The Commission was created in the 1980's to usher into federal sentencing something that had never been there before -- the rule of law. Its job was to change sentencing from a luck-of-the-draw lottery and make it into a more nearly transparent, consistent and accountable process. Though imperfect, as every reform is, determinate sentencing largely succeeded.

A little more than six years ago, in United States v. Booker, the Supreme Court, in a disastrous 5-4 split, did away with determinate sentencing and, for practical purposes, restored the lottery, which is what we have now.

It's become so bad that even the New York Times has, in its way, complained. 

The Sentencing Commission could have acted quickly in the aftermath of Booker. Indeed, the Court all but invited it to do so. Instead, it has cheerfully acquiesced in the destruction of the principal purpose for which Congress created it. It has done so while spending additional millions of taxpayer funding on cross-country "fact-finding" junkets, and recommending a relaxation of crack penalties so radical that the most liberal Congress in decades turned it aside in favor of a more sensible, Reagan-era proposal.

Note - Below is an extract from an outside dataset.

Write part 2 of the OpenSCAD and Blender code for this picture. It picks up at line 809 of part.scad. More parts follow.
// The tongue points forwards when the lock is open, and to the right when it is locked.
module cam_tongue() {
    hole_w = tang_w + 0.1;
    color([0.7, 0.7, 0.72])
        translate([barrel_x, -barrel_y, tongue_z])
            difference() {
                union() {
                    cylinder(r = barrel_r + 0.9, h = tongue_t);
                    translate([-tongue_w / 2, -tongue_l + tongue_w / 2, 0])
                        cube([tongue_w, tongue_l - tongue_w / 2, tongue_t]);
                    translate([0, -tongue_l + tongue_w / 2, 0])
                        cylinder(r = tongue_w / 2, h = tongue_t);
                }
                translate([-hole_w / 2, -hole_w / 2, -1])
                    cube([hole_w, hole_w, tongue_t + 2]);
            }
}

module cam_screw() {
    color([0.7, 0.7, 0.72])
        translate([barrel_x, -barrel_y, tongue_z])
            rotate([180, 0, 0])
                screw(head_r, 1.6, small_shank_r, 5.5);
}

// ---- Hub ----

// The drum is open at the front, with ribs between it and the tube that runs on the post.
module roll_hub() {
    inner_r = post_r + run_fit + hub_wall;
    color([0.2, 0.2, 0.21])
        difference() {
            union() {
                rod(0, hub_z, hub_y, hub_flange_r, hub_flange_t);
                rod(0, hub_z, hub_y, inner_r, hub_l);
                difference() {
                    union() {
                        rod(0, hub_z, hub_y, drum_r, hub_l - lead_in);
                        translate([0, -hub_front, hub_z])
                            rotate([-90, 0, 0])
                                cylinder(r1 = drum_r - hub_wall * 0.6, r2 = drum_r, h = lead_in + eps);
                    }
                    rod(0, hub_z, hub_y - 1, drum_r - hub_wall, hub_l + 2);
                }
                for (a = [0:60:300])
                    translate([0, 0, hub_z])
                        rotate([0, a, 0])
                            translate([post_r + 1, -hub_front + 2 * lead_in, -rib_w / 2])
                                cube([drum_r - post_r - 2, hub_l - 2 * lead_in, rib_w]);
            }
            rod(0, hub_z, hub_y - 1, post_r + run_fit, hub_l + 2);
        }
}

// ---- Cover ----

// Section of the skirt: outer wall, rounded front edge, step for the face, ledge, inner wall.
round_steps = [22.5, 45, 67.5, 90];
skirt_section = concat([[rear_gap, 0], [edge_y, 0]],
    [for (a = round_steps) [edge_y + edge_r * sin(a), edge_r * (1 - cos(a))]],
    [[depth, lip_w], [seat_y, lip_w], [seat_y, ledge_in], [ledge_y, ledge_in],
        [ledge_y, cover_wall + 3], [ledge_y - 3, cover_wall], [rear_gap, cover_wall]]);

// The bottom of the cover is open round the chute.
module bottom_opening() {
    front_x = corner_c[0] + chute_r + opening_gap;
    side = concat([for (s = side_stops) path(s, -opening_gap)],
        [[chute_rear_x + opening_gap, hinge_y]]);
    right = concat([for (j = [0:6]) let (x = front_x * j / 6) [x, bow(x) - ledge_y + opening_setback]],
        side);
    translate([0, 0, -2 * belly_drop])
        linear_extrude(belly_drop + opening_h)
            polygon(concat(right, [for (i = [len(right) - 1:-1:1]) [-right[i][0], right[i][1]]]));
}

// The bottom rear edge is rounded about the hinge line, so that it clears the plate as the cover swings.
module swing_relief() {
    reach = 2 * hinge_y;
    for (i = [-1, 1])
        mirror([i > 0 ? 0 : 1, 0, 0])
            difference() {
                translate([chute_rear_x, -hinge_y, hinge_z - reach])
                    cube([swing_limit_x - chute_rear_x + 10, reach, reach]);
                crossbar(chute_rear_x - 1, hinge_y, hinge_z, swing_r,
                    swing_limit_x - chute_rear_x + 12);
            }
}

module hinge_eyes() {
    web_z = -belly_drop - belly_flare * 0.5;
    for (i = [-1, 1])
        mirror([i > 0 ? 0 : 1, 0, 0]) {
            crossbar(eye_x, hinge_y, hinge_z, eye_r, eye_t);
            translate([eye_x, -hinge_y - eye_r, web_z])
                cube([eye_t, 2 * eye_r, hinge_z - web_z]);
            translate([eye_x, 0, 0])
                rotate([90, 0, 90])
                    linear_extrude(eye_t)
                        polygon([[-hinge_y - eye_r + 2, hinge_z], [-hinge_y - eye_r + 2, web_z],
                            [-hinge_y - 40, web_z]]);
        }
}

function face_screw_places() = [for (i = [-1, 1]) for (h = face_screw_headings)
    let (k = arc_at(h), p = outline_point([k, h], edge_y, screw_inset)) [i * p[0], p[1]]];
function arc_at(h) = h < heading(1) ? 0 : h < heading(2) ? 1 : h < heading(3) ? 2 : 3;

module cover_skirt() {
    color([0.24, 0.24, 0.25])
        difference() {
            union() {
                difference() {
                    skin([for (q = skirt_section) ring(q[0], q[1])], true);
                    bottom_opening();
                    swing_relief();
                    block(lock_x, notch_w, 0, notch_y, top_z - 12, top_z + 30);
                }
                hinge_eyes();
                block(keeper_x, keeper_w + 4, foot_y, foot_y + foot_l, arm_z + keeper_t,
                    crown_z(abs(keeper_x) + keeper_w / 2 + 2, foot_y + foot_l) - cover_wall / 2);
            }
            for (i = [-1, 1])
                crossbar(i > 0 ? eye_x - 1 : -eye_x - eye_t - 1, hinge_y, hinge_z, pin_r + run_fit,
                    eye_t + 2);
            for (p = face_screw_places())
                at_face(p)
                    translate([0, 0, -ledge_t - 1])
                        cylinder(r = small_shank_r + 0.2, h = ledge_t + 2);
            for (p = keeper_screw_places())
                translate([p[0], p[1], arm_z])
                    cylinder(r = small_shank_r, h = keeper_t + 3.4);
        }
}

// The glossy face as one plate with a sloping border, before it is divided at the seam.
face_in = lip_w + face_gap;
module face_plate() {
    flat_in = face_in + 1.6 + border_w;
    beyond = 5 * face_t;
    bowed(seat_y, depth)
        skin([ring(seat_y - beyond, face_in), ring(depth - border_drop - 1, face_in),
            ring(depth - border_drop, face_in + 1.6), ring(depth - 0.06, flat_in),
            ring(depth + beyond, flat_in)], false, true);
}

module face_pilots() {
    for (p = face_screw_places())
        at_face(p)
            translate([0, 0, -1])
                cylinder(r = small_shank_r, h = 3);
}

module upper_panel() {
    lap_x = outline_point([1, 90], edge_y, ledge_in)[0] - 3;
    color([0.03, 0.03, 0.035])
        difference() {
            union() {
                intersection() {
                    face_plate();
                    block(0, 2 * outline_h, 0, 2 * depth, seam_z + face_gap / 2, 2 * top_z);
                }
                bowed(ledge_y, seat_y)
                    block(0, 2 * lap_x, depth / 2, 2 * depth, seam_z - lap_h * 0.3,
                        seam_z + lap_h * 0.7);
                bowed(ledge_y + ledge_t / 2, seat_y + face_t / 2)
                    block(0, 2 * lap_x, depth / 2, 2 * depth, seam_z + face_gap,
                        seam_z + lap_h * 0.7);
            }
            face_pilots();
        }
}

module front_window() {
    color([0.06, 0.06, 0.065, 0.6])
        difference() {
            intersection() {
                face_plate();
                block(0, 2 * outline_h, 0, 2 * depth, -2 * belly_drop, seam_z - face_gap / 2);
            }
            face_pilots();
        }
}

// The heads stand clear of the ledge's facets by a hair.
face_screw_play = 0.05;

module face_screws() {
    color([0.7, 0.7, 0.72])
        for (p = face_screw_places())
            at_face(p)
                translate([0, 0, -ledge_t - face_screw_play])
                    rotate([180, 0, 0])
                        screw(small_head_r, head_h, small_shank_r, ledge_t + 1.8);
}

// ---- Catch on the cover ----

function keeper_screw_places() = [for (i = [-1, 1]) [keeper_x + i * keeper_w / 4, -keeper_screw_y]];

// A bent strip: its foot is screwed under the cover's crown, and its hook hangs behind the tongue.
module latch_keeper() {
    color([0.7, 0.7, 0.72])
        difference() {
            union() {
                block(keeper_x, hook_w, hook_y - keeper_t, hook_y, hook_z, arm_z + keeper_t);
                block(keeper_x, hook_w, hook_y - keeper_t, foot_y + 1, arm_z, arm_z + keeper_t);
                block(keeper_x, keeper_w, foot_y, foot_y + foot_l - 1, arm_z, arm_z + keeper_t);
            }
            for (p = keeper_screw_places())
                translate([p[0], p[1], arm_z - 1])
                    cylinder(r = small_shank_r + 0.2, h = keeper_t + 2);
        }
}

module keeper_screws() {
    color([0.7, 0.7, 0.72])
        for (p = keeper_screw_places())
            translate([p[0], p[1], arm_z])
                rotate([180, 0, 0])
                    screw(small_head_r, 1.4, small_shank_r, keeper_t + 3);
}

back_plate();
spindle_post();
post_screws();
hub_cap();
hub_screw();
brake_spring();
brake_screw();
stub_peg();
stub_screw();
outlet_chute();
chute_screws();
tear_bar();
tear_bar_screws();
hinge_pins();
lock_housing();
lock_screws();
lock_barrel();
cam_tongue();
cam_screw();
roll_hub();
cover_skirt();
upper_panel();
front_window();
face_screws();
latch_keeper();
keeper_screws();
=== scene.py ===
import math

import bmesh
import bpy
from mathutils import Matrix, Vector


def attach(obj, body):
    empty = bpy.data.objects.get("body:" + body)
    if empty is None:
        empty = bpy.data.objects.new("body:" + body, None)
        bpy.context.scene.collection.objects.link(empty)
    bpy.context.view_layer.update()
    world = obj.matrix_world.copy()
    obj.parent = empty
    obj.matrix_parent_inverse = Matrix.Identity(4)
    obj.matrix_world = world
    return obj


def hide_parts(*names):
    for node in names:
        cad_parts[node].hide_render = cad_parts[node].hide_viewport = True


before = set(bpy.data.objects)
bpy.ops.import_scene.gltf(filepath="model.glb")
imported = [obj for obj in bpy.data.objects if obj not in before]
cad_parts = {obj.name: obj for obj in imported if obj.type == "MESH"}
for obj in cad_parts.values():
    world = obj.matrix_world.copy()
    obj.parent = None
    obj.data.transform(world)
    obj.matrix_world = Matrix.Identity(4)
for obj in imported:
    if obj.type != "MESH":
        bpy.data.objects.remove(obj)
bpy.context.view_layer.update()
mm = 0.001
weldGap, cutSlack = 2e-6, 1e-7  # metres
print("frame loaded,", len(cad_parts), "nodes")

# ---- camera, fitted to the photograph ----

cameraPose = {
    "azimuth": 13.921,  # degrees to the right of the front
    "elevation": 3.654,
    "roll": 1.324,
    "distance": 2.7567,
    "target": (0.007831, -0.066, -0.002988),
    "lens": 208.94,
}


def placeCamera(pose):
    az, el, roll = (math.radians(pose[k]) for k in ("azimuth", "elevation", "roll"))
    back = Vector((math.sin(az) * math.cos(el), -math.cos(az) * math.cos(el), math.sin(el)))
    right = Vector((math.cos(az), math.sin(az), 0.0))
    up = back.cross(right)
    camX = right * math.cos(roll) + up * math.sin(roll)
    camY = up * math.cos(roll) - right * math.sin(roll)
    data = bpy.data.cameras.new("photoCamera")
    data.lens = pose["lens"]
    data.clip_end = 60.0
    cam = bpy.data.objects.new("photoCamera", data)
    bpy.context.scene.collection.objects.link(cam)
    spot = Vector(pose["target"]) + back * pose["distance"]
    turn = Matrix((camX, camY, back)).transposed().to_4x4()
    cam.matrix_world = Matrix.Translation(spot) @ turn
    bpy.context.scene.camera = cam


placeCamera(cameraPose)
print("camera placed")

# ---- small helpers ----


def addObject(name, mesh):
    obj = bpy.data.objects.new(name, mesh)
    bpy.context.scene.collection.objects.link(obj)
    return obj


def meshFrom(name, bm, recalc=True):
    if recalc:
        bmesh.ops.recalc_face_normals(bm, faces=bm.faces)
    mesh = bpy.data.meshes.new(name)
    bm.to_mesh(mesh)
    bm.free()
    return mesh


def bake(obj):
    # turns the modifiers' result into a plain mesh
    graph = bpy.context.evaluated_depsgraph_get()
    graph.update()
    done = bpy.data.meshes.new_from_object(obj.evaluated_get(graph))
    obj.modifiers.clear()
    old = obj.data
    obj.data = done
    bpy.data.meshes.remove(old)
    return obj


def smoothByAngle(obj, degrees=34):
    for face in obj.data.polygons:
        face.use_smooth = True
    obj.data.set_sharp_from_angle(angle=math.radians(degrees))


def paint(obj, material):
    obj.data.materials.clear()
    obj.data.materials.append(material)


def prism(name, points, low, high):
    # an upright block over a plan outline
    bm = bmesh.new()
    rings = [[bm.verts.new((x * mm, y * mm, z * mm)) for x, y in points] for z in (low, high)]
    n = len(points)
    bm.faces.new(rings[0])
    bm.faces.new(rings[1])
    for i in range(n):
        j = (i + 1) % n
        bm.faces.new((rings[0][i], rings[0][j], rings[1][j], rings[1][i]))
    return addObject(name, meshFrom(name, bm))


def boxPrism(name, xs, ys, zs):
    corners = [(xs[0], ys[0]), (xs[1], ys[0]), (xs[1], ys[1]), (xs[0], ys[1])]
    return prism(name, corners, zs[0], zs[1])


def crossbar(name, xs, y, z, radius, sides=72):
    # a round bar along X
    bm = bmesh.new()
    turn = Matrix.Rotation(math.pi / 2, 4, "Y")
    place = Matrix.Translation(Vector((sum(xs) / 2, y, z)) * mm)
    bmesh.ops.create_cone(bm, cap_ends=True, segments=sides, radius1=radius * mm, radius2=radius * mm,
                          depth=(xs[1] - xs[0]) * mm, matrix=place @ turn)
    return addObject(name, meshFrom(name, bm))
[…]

The time has come for Congress to save the taxpayers their money, put the Commission out of its misery, and -- by far most important -- restore the rule of law in sentencing. My article in the current edition of the Federal Sentencing Reporter is here, with the whole sad, sorry story -- and prescriptions for getting federal sentencing back on sound footing.

5 Comments

It's true. The Sentencing Commission's raison d'etre is gone.

“A little more than six years ago, in "United States v. Booker", the Supreme Court, in a disastrous 5-4 split, did away with determinate sentencing…”

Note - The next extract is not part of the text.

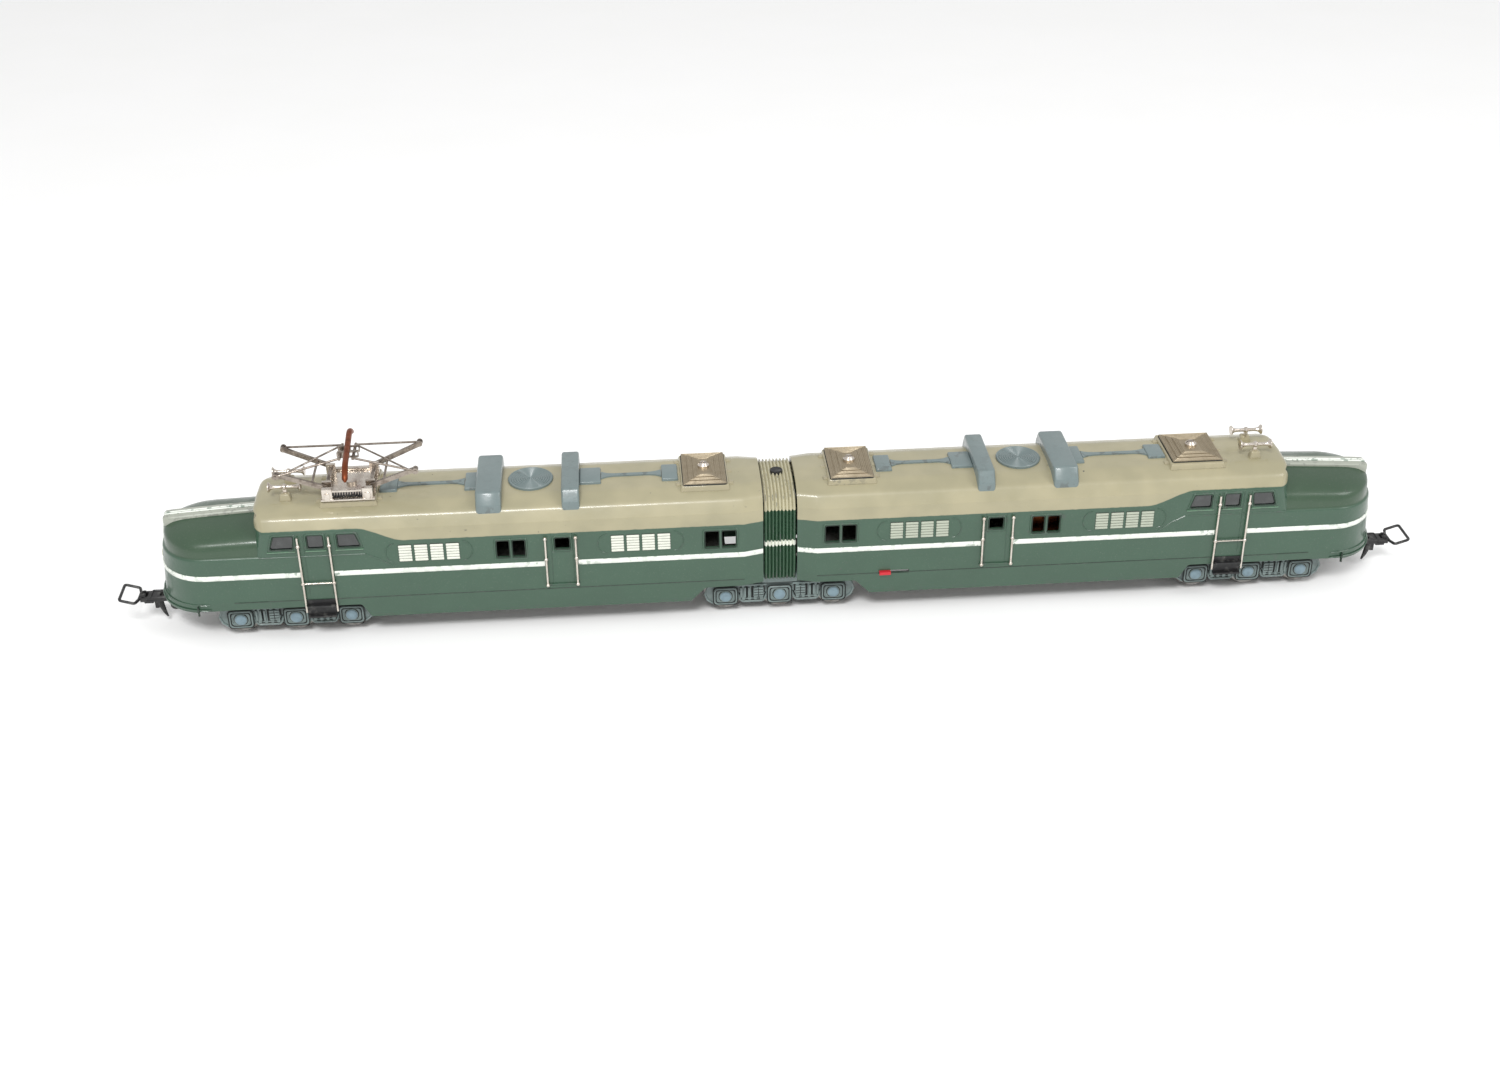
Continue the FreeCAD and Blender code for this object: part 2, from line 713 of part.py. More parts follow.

Does anyone believe that Clarence Thomas and Antonin Scalia would now vote to overturn "United States v. Booker"?

Do you have any views on whether determinate sentencing is preferable to luck-of-the-draw sentencing? If so, what are they, and what is the reasoning behind them?

Do you have any experience as a practicioner in federal sentencing? If so, are there any lessons from that experience, relevant to the subject matter of this entry, that you think would add to the discussion?

I have read United States v. Booker, and I believe that it was a sloppy and judicially activist decision that must be overturned.

I am fully in favor of determinate sentencing due to its comprehensible and non-arbitrary nature.

In any event, it is improper for the federal courts to second guess congressional judgment on this matter.

Thank you for your substantive response.

"I am fully in favor of determinate sentencing due to its comprehensible and non-arbitrary nature."

Then we are in agreement.

"In any event, it is improper for the federal courts to second guess congressional judgment on this matter."

And even it were proper, the actual second guessing that got done was grossly incorrect, as Justice Stevens shows in his dissent (with three other Justices) from the remedial portion of Booker. As the dissent notes, Congress considered and deliberately rejected the advisory system the majority created.